What the task asks: Select every line holding the word "record" and copy it.

Dataset content:
+++

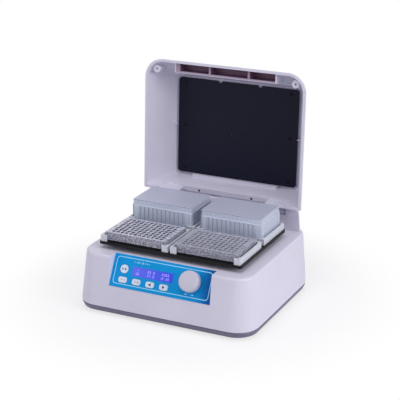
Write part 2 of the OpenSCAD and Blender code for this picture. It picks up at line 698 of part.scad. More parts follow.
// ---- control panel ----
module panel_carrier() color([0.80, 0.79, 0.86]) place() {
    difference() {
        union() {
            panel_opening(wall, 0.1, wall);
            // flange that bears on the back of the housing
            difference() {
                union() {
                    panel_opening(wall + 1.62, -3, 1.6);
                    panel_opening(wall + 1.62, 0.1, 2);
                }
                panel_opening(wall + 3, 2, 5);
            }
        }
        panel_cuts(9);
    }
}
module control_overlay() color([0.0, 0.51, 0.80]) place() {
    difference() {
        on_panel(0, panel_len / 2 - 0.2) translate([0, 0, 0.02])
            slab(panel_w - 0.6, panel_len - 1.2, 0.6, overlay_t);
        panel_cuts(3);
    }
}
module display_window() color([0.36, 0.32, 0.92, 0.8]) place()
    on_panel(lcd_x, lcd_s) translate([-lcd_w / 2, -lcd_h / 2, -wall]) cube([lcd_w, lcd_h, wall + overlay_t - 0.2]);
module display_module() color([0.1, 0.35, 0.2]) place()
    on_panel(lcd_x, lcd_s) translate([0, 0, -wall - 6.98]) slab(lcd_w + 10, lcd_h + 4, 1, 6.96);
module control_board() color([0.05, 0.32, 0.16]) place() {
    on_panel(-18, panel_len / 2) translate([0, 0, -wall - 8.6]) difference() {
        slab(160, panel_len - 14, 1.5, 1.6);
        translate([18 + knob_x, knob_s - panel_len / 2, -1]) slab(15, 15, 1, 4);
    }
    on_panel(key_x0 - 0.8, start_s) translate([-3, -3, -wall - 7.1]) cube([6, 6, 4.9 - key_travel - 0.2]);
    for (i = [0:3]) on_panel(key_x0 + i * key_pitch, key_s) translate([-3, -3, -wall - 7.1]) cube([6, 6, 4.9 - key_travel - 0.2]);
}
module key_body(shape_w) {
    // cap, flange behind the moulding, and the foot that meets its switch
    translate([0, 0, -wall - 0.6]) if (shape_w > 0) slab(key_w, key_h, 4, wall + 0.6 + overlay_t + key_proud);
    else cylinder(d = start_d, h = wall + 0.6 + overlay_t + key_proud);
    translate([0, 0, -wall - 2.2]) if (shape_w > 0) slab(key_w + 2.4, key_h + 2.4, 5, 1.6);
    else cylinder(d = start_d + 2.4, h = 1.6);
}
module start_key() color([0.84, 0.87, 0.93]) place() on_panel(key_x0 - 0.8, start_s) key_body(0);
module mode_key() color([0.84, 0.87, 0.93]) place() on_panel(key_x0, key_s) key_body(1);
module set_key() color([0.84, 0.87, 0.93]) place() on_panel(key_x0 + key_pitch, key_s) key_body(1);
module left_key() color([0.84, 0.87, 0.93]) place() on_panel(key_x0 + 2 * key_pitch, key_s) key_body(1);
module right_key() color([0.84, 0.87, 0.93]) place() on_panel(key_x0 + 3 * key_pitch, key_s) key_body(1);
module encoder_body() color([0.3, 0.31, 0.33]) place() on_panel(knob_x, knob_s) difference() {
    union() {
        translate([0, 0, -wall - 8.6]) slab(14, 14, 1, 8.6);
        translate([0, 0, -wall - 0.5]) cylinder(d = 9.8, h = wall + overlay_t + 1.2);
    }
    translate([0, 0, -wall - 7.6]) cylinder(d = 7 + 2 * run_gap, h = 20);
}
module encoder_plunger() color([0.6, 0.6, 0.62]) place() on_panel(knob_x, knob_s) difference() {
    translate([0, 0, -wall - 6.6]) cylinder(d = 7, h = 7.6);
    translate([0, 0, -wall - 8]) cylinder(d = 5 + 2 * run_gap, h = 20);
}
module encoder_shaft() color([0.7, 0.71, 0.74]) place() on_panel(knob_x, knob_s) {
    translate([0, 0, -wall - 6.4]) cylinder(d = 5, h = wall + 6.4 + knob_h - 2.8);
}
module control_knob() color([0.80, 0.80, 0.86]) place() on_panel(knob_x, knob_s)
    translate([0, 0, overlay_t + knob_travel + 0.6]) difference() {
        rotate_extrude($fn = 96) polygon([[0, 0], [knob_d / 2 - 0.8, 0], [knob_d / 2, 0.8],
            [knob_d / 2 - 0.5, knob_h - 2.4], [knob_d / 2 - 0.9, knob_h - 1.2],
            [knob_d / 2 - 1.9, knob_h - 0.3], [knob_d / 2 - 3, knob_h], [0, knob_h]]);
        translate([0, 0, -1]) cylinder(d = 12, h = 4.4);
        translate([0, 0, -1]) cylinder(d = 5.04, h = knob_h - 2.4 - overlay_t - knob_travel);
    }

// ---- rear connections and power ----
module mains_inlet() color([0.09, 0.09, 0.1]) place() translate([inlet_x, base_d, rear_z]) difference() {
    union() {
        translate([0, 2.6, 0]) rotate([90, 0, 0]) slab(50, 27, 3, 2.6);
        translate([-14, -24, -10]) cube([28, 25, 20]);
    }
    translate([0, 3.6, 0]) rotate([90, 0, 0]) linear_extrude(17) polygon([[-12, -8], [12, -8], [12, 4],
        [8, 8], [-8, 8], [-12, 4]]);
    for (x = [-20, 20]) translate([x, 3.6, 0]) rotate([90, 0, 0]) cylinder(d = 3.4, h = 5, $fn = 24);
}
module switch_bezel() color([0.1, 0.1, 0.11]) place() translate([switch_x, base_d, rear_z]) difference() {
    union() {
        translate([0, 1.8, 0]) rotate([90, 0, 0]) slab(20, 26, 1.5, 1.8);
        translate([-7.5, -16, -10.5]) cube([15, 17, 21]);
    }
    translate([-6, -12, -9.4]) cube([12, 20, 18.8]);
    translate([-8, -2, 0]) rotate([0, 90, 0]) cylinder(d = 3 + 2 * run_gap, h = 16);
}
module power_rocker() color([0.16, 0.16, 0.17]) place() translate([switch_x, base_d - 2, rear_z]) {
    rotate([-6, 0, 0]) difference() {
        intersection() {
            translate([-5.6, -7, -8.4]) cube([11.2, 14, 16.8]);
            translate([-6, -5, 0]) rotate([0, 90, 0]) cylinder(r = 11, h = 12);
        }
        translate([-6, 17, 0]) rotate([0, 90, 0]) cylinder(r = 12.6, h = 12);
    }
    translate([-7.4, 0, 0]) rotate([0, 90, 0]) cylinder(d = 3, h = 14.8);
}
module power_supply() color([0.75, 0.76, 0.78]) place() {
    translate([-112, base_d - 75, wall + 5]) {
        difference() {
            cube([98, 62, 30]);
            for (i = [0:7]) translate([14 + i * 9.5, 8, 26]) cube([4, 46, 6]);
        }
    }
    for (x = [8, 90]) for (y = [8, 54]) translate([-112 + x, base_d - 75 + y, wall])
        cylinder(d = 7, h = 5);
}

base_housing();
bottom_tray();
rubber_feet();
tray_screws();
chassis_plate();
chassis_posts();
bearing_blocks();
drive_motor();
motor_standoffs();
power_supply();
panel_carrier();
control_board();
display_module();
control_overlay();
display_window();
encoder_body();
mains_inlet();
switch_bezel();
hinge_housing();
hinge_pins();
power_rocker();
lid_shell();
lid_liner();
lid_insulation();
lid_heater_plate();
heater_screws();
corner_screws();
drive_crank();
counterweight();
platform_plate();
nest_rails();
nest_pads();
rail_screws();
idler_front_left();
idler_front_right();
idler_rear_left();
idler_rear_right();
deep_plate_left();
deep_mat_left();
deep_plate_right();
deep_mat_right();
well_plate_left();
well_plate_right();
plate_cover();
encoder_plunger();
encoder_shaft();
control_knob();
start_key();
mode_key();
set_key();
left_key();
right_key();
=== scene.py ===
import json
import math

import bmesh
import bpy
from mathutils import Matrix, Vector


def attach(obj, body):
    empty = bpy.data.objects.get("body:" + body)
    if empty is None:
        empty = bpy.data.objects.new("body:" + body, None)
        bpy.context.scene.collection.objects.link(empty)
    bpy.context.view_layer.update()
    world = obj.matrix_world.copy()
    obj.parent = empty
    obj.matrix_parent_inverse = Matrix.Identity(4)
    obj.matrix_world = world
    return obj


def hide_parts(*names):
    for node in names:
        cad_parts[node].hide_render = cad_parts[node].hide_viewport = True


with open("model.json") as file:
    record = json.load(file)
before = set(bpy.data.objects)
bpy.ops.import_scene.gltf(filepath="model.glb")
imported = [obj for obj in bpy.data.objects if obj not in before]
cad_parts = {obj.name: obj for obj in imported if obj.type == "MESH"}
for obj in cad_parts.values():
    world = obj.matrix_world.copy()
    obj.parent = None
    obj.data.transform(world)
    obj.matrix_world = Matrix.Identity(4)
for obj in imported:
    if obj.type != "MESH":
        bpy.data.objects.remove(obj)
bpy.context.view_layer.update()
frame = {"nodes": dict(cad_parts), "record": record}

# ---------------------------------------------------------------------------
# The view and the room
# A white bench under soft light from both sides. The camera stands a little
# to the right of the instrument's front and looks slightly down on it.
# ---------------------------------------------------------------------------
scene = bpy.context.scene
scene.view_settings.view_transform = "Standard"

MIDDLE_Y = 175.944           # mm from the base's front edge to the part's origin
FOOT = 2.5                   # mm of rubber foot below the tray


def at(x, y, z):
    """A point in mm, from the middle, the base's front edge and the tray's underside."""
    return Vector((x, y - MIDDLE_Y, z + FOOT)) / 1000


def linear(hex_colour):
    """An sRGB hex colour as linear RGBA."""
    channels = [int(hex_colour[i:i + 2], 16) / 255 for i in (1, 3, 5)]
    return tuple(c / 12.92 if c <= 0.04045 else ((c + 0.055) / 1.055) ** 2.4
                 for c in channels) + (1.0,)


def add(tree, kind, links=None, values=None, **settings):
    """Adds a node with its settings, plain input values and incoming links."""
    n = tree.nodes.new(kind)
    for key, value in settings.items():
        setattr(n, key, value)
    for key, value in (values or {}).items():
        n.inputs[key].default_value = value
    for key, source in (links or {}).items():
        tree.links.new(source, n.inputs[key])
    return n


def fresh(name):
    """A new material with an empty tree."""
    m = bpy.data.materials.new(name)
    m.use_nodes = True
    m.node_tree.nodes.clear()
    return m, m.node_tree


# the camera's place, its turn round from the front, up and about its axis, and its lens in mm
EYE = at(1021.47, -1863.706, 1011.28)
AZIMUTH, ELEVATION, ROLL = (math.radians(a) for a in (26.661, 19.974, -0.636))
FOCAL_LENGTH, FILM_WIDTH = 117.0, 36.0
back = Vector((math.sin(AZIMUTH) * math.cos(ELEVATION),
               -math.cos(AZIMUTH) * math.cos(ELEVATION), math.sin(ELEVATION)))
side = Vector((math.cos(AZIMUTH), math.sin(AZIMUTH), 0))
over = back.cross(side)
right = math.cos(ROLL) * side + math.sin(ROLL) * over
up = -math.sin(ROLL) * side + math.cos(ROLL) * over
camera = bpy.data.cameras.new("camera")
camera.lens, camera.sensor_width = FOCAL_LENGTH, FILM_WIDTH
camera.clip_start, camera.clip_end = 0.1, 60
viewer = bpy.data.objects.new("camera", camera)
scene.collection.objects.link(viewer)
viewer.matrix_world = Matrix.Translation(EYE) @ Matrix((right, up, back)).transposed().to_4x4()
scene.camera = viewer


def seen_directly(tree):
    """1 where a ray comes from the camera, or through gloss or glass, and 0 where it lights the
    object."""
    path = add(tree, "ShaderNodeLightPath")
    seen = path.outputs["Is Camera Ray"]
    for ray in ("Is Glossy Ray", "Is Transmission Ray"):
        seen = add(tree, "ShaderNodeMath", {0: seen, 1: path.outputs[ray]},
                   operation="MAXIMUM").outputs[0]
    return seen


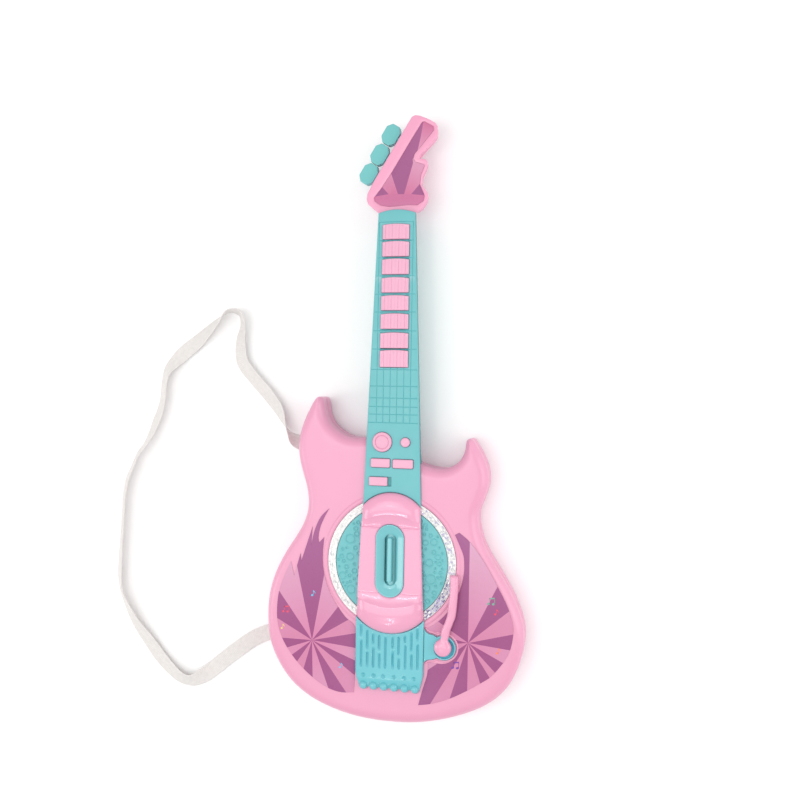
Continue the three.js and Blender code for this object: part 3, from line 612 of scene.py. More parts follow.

+++

Completed task:
    record = json.load(file)
frame = {"nodes": dict(cad_parts), "record": record}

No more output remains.